** WHAT YOU SHOULD DO **
Copy out each line containing "loose" from the entries below.

Rows from an object dataset
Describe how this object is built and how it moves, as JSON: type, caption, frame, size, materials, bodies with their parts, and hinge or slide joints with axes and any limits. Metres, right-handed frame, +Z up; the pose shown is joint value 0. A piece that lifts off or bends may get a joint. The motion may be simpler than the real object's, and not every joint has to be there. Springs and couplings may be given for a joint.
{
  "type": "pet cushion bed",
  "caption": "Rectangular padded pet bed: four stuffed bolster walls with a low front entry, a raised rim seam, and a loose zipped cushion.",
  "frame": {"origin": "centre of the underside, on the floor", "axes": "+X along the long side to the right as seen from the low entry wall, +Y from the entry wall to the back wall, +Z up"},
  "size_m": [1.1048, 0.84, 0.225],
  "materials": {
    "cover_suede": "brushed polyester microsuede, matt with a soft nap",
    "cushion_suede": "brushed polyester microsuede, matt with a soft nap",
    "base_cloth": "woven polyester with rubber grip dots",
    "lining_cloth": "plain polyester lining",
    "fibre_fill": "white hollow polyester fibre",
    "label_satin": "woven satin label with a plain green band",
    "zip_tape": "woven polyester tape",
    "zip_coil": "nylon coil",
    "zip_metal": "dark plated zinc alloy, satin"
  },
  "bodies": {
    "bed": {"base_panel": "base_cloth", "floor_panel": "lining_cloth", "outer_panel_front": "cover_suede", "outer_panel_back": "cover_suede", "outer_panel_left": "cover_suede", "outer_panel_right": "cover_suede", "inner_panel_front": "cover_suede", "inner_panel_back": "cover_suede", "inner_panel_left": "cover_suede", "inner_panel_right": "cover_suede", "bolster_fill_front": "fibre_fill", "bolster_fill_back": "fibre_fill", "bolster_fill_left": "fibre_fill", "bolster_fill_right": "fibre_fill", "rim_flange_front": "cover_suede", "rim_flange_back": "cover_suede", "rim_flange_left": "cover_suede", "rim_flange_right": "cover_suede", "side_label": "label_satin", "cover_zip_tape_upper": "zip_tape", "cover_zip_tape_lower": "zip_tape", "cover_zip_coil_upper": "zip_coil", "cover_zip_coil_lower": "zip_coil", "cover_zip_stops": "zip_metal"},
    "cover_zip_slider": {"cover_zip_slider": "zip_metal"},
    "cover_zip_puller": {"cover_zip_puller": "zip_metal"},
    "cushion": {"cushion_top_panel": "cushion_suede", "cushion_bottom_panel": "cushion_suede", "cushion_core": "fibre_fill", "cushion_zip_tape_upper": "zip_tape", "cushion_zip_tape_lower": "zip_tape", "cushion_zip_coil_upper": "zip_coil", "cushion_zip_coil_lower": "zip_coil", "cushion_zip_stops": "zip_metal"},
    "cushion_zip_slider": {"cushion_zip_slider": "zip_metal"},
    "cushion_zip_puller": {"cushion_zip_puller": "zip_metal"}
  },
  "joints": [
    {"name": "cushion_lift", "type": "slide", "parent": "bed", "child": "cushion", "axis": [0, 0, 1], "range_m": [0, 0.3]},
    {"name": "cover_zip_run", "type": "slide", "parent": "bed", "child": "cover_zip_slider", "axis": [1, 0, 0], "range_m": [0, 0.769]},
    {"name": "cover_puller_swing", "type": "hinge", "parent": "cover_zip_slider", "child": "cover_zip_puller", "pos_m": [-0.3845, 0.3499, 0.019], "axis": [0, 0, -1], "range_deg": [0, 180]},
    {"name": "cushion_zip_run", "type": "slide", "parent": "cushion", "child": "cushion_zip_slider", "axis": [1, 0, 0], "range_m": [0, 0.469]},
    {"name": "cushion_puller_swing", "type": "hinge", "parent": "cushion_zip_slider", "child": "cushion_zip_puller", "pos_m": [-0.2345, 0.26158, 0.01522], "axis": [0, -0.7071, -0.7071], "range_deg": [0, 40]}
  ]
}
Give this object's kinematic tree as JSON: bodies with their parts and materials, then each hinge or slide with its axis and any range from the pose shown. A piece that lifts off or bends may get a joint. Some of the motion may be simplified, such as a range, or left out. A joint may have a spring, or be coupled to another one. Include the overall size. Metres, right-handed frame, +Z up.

==

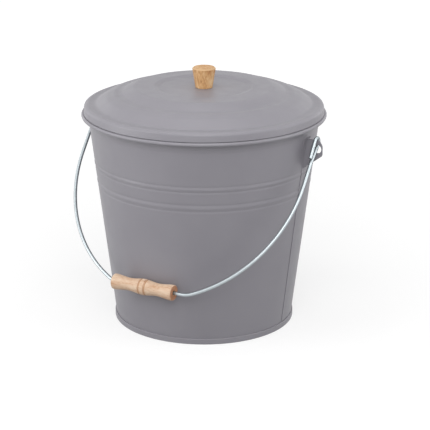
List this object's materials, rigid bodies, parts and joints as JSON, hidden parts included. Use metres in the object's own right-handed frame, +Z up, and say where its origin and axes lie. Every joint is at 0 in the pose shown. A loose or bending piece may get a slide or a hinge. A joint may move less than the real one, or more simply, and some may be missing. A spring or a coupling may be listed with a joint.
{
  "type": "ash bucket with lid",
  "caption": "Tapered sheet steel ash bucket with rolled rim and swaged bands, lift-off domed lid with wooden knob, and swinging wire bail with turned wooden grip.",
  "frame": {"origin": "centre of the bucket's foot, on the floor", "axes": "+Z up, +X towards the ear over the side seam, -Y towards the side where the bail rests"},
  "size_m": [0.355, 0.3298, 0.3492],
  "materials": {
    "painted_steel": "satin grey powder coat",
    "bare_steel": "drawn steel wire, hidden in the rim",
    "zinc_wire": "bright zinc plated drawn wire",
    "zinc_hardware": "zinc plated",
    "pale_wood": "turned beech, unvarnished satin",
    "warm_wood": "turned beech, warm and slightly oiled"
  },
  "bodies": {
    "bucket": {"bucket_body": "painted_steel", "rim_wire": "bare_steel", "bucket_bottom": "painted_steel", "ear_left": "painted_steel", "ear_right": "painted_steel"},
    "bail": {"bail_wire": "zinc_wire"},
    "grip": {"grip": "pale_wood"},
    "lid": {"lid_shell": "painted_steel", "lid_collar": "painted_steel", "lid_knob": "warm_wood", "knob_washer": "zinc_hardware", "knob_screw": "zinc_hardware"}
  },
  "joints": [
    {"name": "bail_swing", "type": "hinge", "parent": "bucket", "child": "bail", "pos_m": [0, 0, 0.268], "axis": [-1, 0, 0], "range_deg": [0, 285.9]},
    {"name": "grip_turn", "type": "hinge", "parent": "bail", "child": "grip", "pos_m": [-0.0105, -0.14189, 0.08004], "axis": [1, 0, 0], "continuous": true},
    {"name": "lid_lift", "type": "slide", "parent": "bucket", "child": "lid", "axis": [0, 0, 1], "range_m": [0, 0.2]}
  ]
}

** EXERCISE SOLUTION **
  "caption": "Rectangular padded pet bed: four stuffed bolster walls with a low front entry, a raised rim seam, and a loose zipped cushion.",
List this object's materials, rigid bodies, parts and joints as JSON, hidden parts included. Use metres in the object's own right-handed frame, +Z up, and say where its origin and axes lie. Every joint is at 0 in the pose shown. A loose or bending piece may get a slide or a hinge. A joint may move less than the real one, or more simply, and some may be missing. A spring or a coupling may be listed with a joint.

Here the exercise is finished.